- Location: Haliburton County, Ontario
- Coordinates: 45°09′38″N 78°11′59″W﻿ / ﻿45.1606°N 78.1997°W
- Type: lake
- Part of: Ottawa River drainage basin
- Primary outflows: unnamed stream to Fishtail Lake
- Basin countries: Canada
- Max. length: 490 metres (1,610 ft)
- Max. width: 410 metres (1,350 ft)
- Surface area: 12.64 hectares (31.2 acres)
- Surface elevation: 421 metres (1,381 ft)

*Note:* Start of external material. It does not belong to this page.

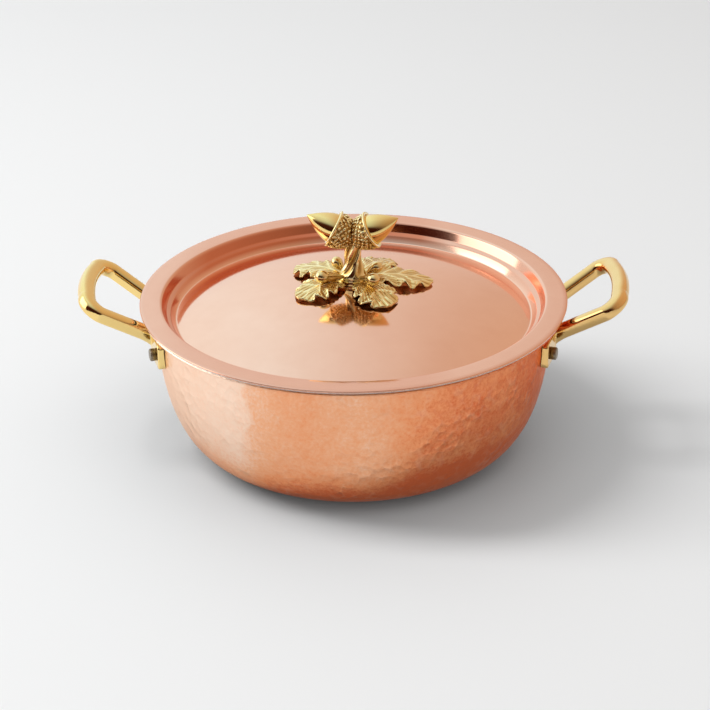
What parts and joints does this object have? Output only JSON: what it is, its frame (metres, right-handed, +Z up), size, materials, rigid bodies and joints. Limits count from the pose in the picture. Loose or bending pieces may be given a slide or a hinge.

= Luke Lake (Haliburton County) =

Luke Lake (lac Luke) is a small lake in the municipality of Dysart et al, Haliburton County in Central Ontario, Canada. It is in the Ottawa River drainage basin.

==Geography==
Luke Lake has an area of 12.64 ha and lies at an elevation of 421 m. It is 490 m long and 410 m wide. The nearest named community is Kennaway, 2.5 km to the east.

The primary inflow is an unnamed creek, arriving at the northwest. The primary outflow, at the southeast end of the lake, is an unnamed creek that flows to Fishtail Lake. Fishtail Lake flows via Allen Creek, Benoir Lake, the York River and the Madawaska River to the Ottawa River.